When Treasury taxes, it removes dollars from reserve accounts, thus the dollars held in reserve accounts drop. When Treasury spends, it adds dollars to reserve accounts and so, dollars held in reserve accounts rise. Were Treasury not to remove tax dollars from the banking system and instead, spent the tax dollars plus continued to deficit spend, then dollars held in reserves would rise system-wide. The competition for excess reserves between banks would then drive the overnight rate down, forcing the Federal Reserve to drain off the excess to maintain control over its target rate. If such a situation persisted, eventually the Fed would have to intervene continuously until it ran out of bonds, thus necessitating Treasury to issue more and more bonds so the Fed could drain off excess reserves. A way to avoid such a ridiculous scenario, is if the federal government destroys tax dollars, which it does! So, when Treasury removes tax dollars from tax accounts, it is doing nothing more than assisting the Federal Reserve to conduct monetary policy. Like the Fed, it destroys the US dollars, performing a reserve drain, so the Fed doesn’t have to. The reserve drain then allows Treasury room to continue spending.

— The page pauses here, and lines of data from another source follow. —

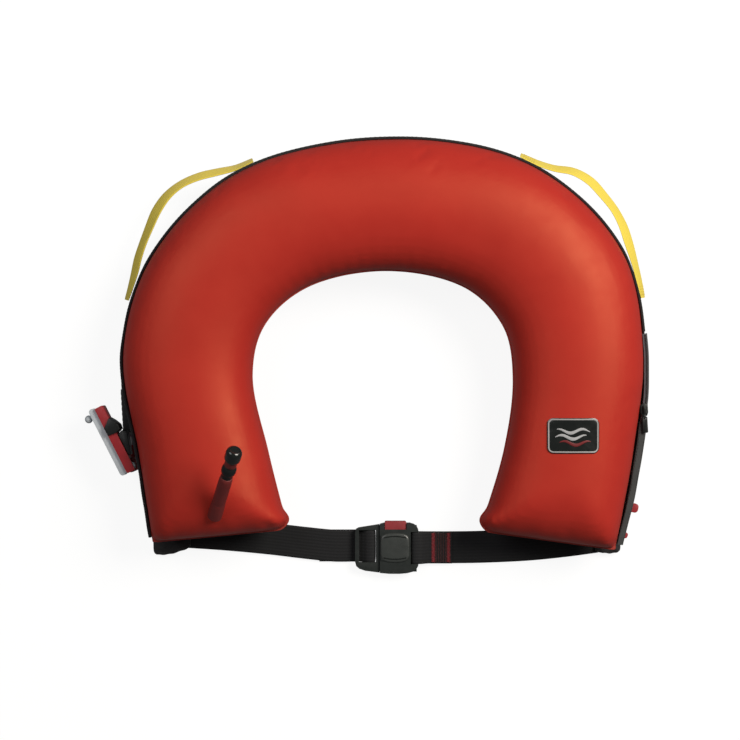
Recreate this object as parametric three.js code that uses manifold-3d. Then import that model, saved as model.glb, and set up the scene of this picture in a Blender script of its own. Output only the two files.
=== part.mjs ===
// Inflated horseshoe life jacket: a welded air bladder in an opened cover, closed by a waist belt
// with a push-button buckle, and filled by a gas inflator or by mouth.
// Millimetres. It lies on its back: +Z is up, +Y runs to the crown, +X to the belt's fixed side.
import * as THREE from 'three';
import { mergeVertices } from 'three/addons/utils/BufferGeometryUtils.js';
import Module from 'manifold-3d';

const wasm = await Module();
wasm.setup();

// ---- driving dimensions ----
const GAP = 0.3; // left between pieces that touch
const BLADDER_MID = 57; // height of the bladder's weld line above the ground
const BLADDER_RISE = 56; // from the weld line to the top of the inflated tube
const BLADDER_REST = 2.4; // underside, flattened where it rests on the cover
const ROUNDNESS = 2.25; // exponent of the tube's section: 2 is an ellipse, more is squarer
const PILLOW = 66; // length over which a leg's end swells from its flat weld
const WELD_HALF = 2; // half thickness of the flat weld at a leg's end
const COVER = 2; // thickness of the cover's fabric
const WEBBING = 1.8; // thickness of the belt
const BELT_WIDTH = 38;
const HANDLE_WIDTH = 20;
const HANDLE_LEVEL = 46; // mid height of the handles
const BELT_LEVEL = 3.4; // the belt's mid height, lying on the cover

// Matching points on the outer and the inner edge of the horseshoe, from the end of the left leg
// over the crown to the end of the right leg.
const OUTER = [
  [-274, -204], [-290, -101], [-309, 21], [-274, 136], [-171, 235], [8, 274],
  [175, 243], [282, 143], [308, 24], [296, -98], [275, -213],
];
const INNER = [
  [-115, -189], [-138, -98], [-157, -6], [-143, 53], [-92, 99], [5, 119],
  [99, 98], [144, 51], [155, -8], [145, -92], [116, -191],
];
const LEG_LENGTH = 1180; // along the middle of the tube, from end to end

// ---- materials ----
const finish = (color, roughness, metalness = 0) => () =>
  new THREE.MeshStandardMaterial({ color, roughness, metalness });
const redNylon = finish(0xb8372a, 0.55);
const redPlastic = finish(0xb4242c, 0.4);
const redHose = finish(0xa32b25, 0.5);
const blackNylon = finish(0x1c1c1e, 0.85);
const blackWebbing = finish(0x1b1b1b, 0.9);
const greyTape = finish(0x3a3c3b, 0.7);
const yellowWebbing = finish(0xe0cb4d, 0.75);
const blackPlastic = finish(0x2a2d2e, 0.4);
const greyPlastic = finish(0xafb4b8, 0.35);
const steel = finish(0x9a9da0, 0.3, 1);
const darkGlossPlastic = finish(0x151a18, 0.2);

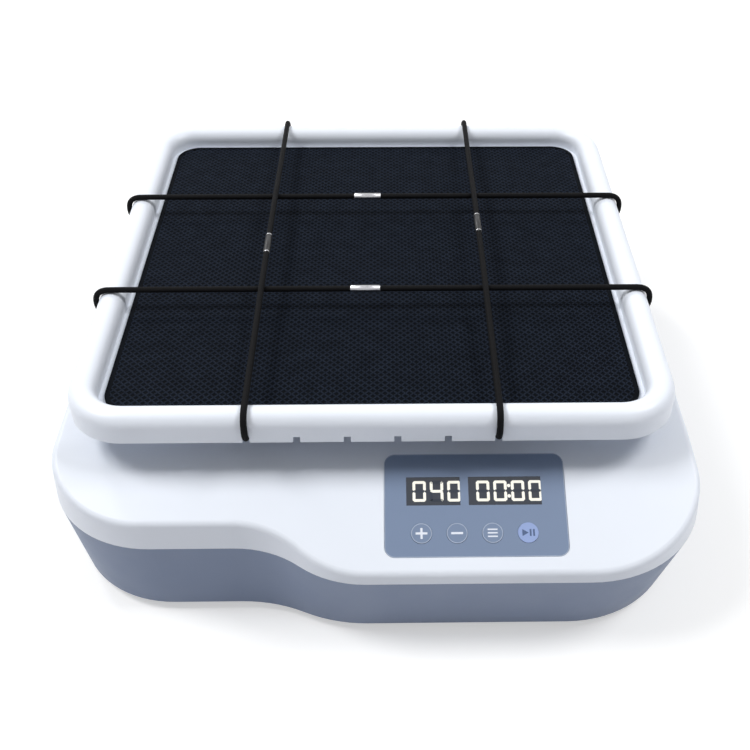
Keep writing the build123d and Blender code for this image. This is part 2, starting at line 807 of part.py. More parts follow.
def make_tray():
    """Moulded tray: rim with a round crown, hollow below, ribbed floor, bosses and cord notches."""
    recess_side, recess_corner = tray_side - 2 * rim_width, tray_corner - rim_width
    tray = slab(tray_side, tray_side, tray_skirt_height, rim_height, tray_corner)
    tray -= slab(recess_side, recess_side, tray_floor_top, rim_height, recess_corner)
    tray = fillet(tray.faces().sort_by(Axis.Z)[-1].edges(), rim_crown)

    channel_outer, channel_inner = tray_side - 2 * tray_wall, recess_side + 2 * tray_wall
    channel_top = rim_height - tray_wall - tray_crown_extra
    channel = slab(channel_outer, channel_outer, tray_skirt_height, channel_top, tray_corner - tray_wall)
    channel -= slab(channel_inner, channel_inner, tray_skirt_height, channel_top, recess_corner + tray_wall)
    hollow = slab(recess_side, recess_side, tray_skirt_height, tray_floor_height, recess_corner)
    tray -= channel
    tray -= hollow - make_tray_ribs()

    for x, y in post_places:
        tray += disc(tray_boss_radius, tray_boss_height, tray_floor_height, x, y)
        tray -= disc(screw_flat[2] + screw_play, tray_boss_height, tray_floor_top, x, y)
        tray -= disc(screw_flat[0] + screw_gap, tray_screw_seat, tray_floor_top, x, y)

    wall_middle = tray_side / 2 - tray_wall / 2
    inner_middle = recess_side / 2 + tray_wall / 2
    reach = 2 * tray_wall
    notch_top = tray_skirt_height + notch_height
    for side in (-1, 1):
        for index in range(notches_front):
            x = (index - (notches_front - 1) / 2) * notch_pitch
            tray -= slab(notch_width, reach, tray_skirt_height, notch_top, x=x, y=side * wall_middle)
            tray -= slab(notch_width, reach, tray_skirt_height, tray_floor_height, x=x, y=side * inner_middle)
        for index in range(notches_side):
            y = (index - (notches_side - 1) / 2) * notch_pitch
            tray -= slab(reach, notch_width, tray_skirt_height, notch_top, x=side * wall_middle, y=y)
            tray -= slab(reach, notch_width, tray_skirt_height, tray_floor_height, x=side * inner_middle, y=y)
    return tray


def make_tray_ribs():
    """Grid of ribs under the tray's floor, open along the cords' lines."""
    span = tray_side - 2 * rim_width
    count = int(span / tray_rib_pitch)
    lines = [(index - (count - 1) / 2) * tray_rib_pitch for index in range(count)]
    low, high = tray_skirt_height, tray_floor_height
    ribs = slab(span, tray_rib_thickness, low, high, y=lines[0])
    for line in lines[1:]:
        ribs += slab(span, tray_rib_thickness, low, high, y=line)
    for line in lines:
        ribs += slab(tray_rib_thickness, span, low, high, x=line)
    for side in (-1, 1):
        ribs -= slab(notch_width, span, low, high, x=side * cord_x)
        ribs -= slab(span, notch_width, low, high, y=side * cord_y)
    return ribs


def cord_loop(crossing, crossing_rise):
    """Closed path of one cord, drawn across the tray in a plane with z up.

    It runs straight over the tray, round the rim, through the notches and back under the floor.
    Where it crosses the other pair it stands off by the crossing rise.
    """
    edge = tray_side / 2 + cord_gap + cord_radius
    top = rim_height + cord_gap + cord_radius
    low = tray_floor_height - cord_floor_gap - cord_radius
    crown, fold = rim_crown + cord_gap + cord_radius, cord_fold_radius
    if not crossing_rise:
        points = [(-edge, top), (edge, top), (edge, low), (-edge, low)]
        radii = [crown, crown, fold, fold]
    else:
        points = [
            (-edge, top), (-crossing, top + crossing_rise), (crossing, top + crossing_rise), (edge, top),
            (edge, low), (crossing, low - crossing_rise), (-crossing, low - crossing_rise), (-edge, low),
        ]
        bend = cord_crossing_radius
        radii = [crown, bend, bend, crown, fold, bend, bend, fold]
    return FilletPolyline(*points, radius=radii, close=True)


def cord(path, plane):
    """Round elastic cord along a closed path."""
    route = plane * path
    section = Plane(origin=route @ 0, z_dir=route % 0) * Circle(cord_radius)
    return sweep(section, path=route)


def make_front_to_back_cord(side):
    """Cord over the tray from front to back. It crosses above the other pair."""
    plane = Plane(origin=(side * cord_x, 0, 0), x_dir=(0, 1, 0), z_dir=(1, 0, 0))
    return cord(cord_loop(cord_y, cord_crossing_rise), plane)


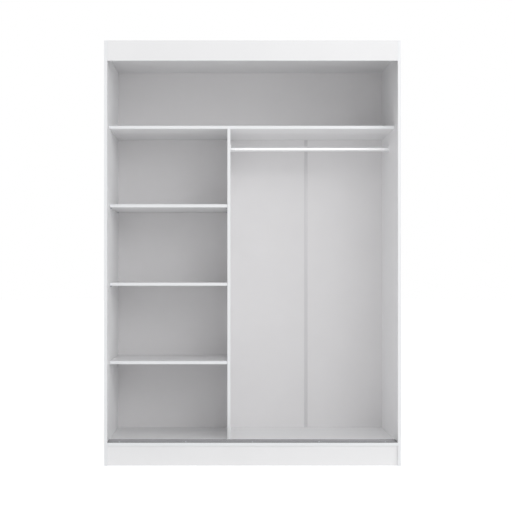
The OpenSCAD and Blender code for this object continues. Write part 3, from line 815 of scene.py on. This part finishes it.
# chromed casting: a shade duller, and rippled a little by the casting under it
CHROMED_ZINC = finish(
    "chromed_zinc_casting", "#ECEDEE", "#F4F4F5", 2.5, (0.36, 0.46), 0.12, metallic=1.0
)
RAIL_INNER_RADIUS = 11.3
RAIL_OUTER_RIM = 0.3
RAIL_INNER_RIM = 0.2


def hanging_rail():
    """A tube from cup to cup, its outer and inner rims eased at both ends."""
    low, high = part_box("hanging_rail")
    length = (high.x - low.x) / MM
    outer = (high.z - low.z) / 2 / MM
    lip = RAIL_INNER_RADIUS + RAIL_INNER_RIM
    profile = [
        (RAIL_INNER_RADIUS, RAIL_OUTER_RIM), (lip, 0), (outer - RAIL_OUTER_RIM, 0),
        (outer, RAIL_OUTER_RIM), (outer, length - RAIL_OUTER_RIM),
        (outer - RAIL_OUTER_RIM, length), (lip, length),
        (RAIL_INNER_RADIUS, length - RAIL_OUTER_RIM),
    ]
    bm = bmesh.new()
    lathe(bm, profile, 64, closed=True)
    shade_round(bm)
    lie_down = Matrix.Rotation(math.radians(90), 4, "Y")
    centre = Vector((low.x, (low.y + high.y) / 2, (low.z + high.z) / 2))
    bmesh.ops.transform(bm, matrix=Matrix.Translation(centre) @ lie_down, verts=bm.verts)
    fit(new_piece("hanging_rail_tube", bm, [CHROME]), "hanging_rail", "hanging_rail")


hanging_rail()
softened("left_rail_socket", 0.5, 3, CHROMED_ZINC)
softened("right_rail_socket", 0.5, 3, CHROMED_ZINC)
repeat("rail_socket_screws", countersunk_screw(14), ZINC_PLATE)


# ---- Loose shelves and their pins ---------------------------------------------------------------
# Boards like the rest of the case, banded along the front, that lie on four turned steel pins
# each. A pin is 5 mm thick, pushed into the side or the divider as far as its collar.

PIN_PROFILE = [
    (0, -16), (1.3, -16), (1.85, -15.8), (2.35, -15.1), (2.45, -14.8), (2.45, -8.6), (3.25, -8.6),
    (3.38, -8.45), (3.38, -8.15), (3.25, -8.0), (2.45, -8.0), (2.45, -0.4), (2.05, 0), (0, 0),
]
for shelf_node in ("lower_shelf", "middle_shelf", "upper_shelf"):
    pin = bmesh.new()
    lathe(pin, PIN_PROFILE, 24)
    repeat(shelf_node + "_pins", pin, ZINC_PLATE)
    board(shelf_node, {FRONT}, body=shelf_node)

The reality is this: The Federal Reserve could maintain a zero interest rate policy and the federal government could stop issuing bonds and just spend dollars into existence and tax them out of existence, which is precisely what it does right now. Bonds and tax accounts only obscure the reality.

In short, bonds and tax accounts are a sham; they are rituals designed to hide the fact that the federal government can always issue US dollars easily, harmlessly and willfully out of thin air without the need for bonds or taxation as revenue and that the federal government also taxes US dollars out of existence. Bonds, as a matter of fact, are nothing but corporate welfare. Congress orders Treasury to issue bonds, because bond markets and corporations demand them. These entities then use our public funds to manage their risk and engage in speculative investments. How does that sit with you?